» Instruction
Reproduce the records exactly.

» Task input

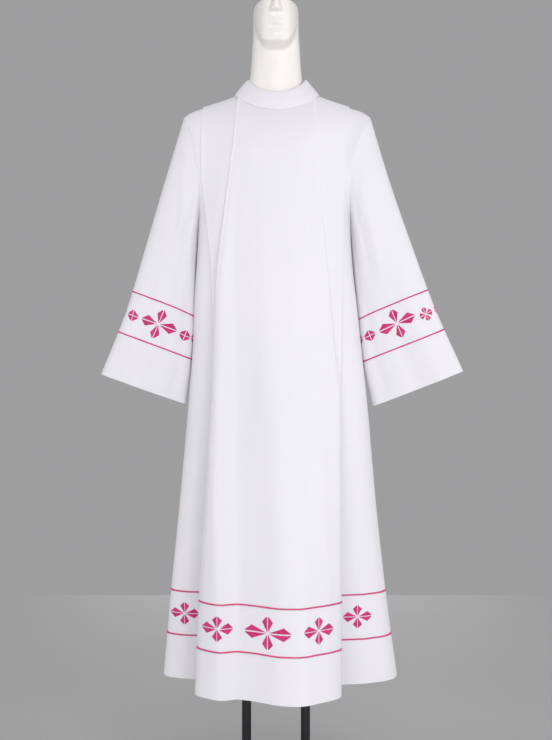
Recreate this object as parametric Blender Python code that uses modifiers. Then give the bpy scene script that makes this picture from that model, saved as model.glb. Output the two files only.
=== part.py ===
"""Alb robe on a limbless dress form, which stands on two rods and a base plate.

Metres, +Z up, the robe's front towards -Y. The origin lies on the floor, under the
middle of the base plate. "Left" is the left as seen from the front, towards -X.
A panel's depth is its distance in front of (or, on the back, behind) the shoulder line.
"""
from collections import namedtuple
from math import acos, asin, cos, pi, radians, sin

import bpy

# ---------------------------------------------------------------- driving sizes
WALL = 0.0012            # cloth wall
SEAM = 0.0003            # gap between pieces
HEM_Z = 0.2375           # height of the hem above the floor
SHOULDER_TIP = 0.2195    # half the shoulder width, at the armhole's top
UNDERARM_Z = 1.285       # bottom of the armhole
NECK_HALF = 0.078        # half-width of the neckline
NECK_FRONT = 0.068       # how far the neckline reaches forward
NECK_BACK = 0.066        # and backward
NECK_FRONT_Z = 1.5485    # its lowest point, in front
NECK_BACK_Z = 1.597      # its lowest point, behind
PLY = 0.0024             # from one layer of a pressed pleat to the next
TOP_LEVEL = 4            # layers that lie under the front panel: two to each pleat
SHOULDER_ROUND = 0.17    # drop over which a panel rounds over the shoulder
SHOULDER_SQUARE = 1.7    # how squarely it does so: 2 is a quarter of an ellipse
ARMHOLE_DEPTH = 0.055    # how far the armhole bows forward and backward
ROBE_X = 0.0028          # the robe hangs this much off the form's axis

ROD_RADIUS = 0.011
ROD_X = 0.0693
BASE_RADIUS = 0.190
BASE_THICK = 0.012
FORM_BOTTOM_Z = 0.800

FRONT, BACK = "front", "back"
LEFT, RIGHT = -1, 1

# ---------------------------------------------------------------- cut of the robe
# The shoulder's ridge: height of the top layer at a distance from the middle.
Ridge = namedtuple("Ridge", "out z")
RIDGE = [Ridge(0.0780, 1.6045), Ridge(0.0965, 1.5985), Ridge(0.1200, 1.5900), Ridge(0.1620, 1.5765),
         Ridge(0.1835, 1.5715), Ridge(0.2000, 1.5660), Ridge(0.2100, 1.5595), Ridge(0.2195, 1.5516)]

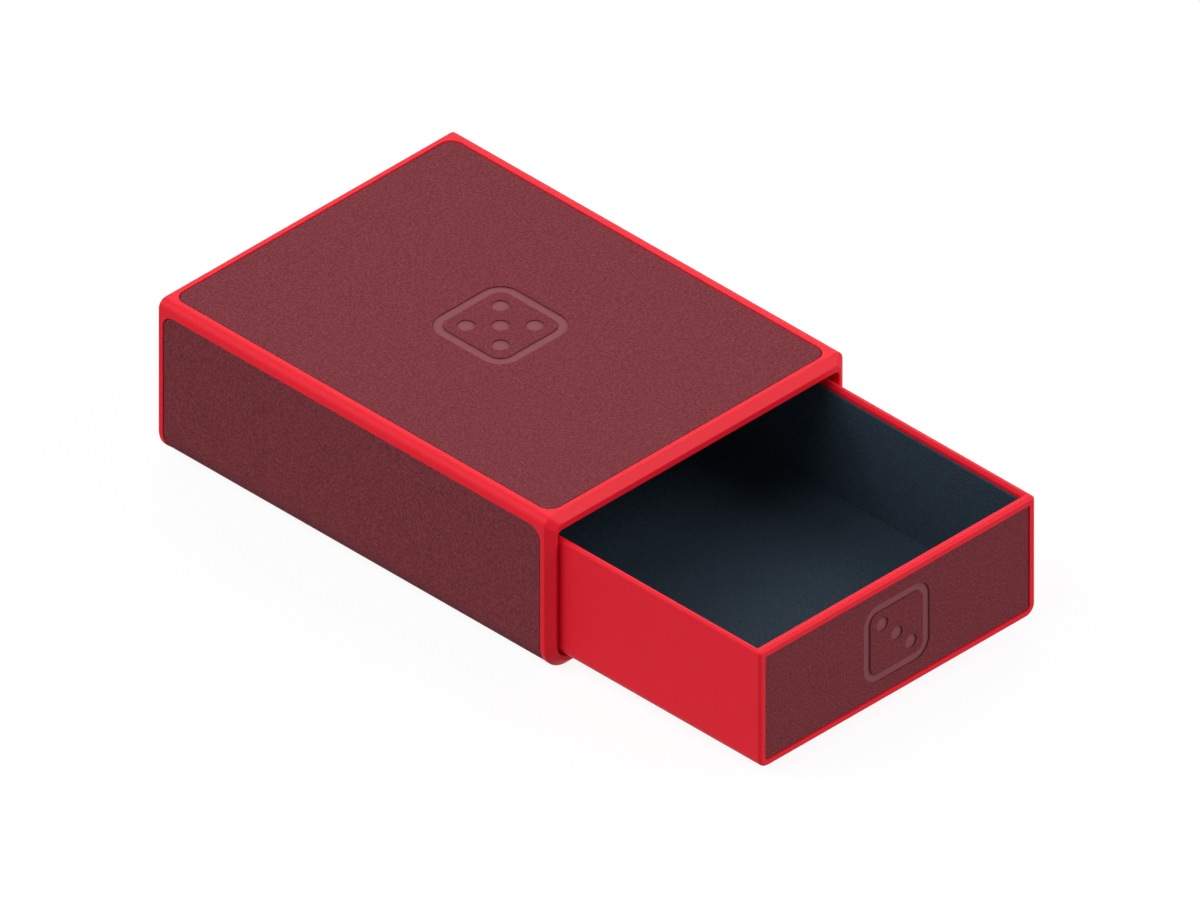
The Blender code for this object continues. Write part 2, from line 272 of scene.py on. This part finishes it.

» The completed task
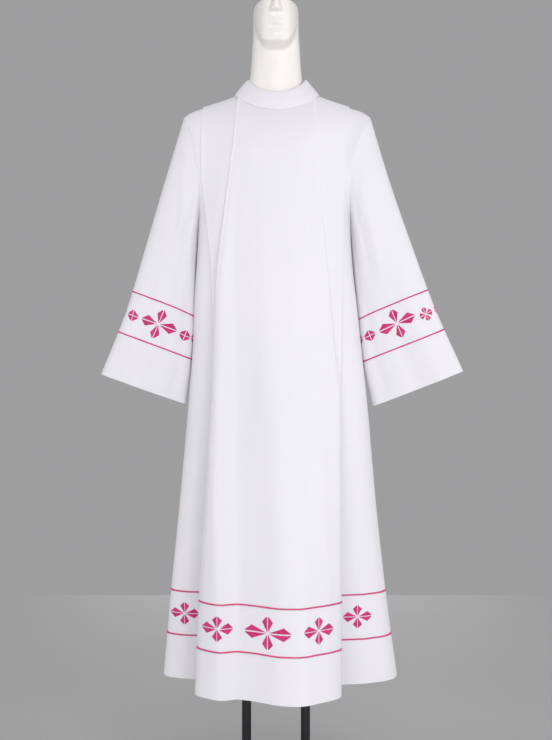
Recreate this object as parametric Blender Python code that uses modifiers. Then give the bpy scene script that makes this picture from that model, saved as model.glb. Output the two files only.
=== part.py ===
"""Alb robe on a limbless dress form, which stands on two rods and a base plate.

Metres, +Z up, the robe's front towards -Y. The origin lies on the floor, under the
middle of the base plate. "Left" is the left as seen from the front, towards -X.
A panel's depth is its distance in front of (or, on the back, behind) the shoulder line.
"""
from collections import namedtuple
from math import acos, asin, cos, pi, radians, sin

import bpy

# ---------------------------------------------------------------- driving sizes
WALL = 0.0012            # cloth wall
SEAM = 0.0003            # gap between pieces
HEM_Z = 0.2375           # height of the hem above the floor
SHOULDER_TIP = 0.2195    # half the shoulder width, at the armhole's top
UNDERARM_Z = 1.285       # bottom of the armhole
NECK_HALF = 0.078        # half-width of the neckline
NECK_FRONT = 0.068       # how far the neckline reaches forward
NECK_BACK = 0.066        # and backward
NECK_FRONT_Z = 1.5485    # its lowest point, in front
NECK_BACK_Z = 1.597      # its lowest point, behind
PLY = 0.0024             # from one layer of a pressed pleat to the next
TOP_LEVEL = 4            # layers that lie under the front panel: two to each pleat
SHOULDER_ROUND = 0.17    # drop over which a panel rounds over the shoulder
SHOULDER_SQUARE = 1.7    # how squarely it does so: 2 is a quarter of an ellipse
ARMHOLE_DEPTH = 0.055    # how far the armhole bows forward and backward
ROBE_X = 0.0028          # the robe hangs this much off the form's axis

ROD_RADIUS = 0.011
ROD_X = 0.0693
BASE_RADIUS = 0.190
BASE_THICK = 0.012
FORM_BOTTOM_Z = 0.800

FRONT, BACK = "front", "back"
LEFT, RIGHT = -1, 1

# ---------------------------------------------------------------- cut of the robe
# The shoulder's ridge: height of the top layer at a distance from the middle.
Ridge = namedtuple("Ridge", "out z")
RIDGE = [Ridge(0.0780, 1.6045), Ridge(0.0965, 1.5985), Ridge(0.1200, 1.5900), Ridge(0.1620, 1.5765),
         Ridge(0.1835, 1.5715), Ridge(0.2000, 1.5660), Ridge(0.2100, 1.5595), Ridge(0.2195, 1.5516)]

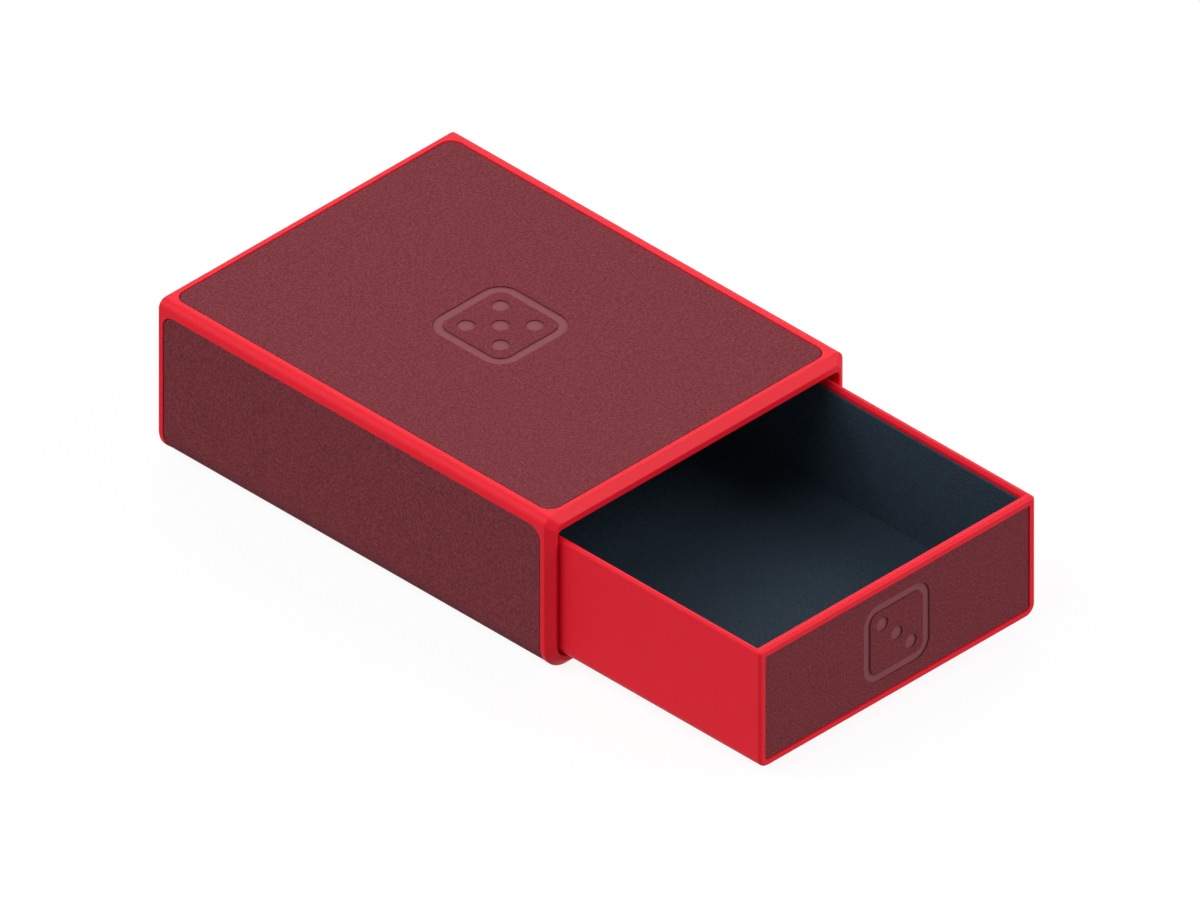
The Blender code for this object continues. Write part 2, from line 272 of scene.py on. This part finishes it.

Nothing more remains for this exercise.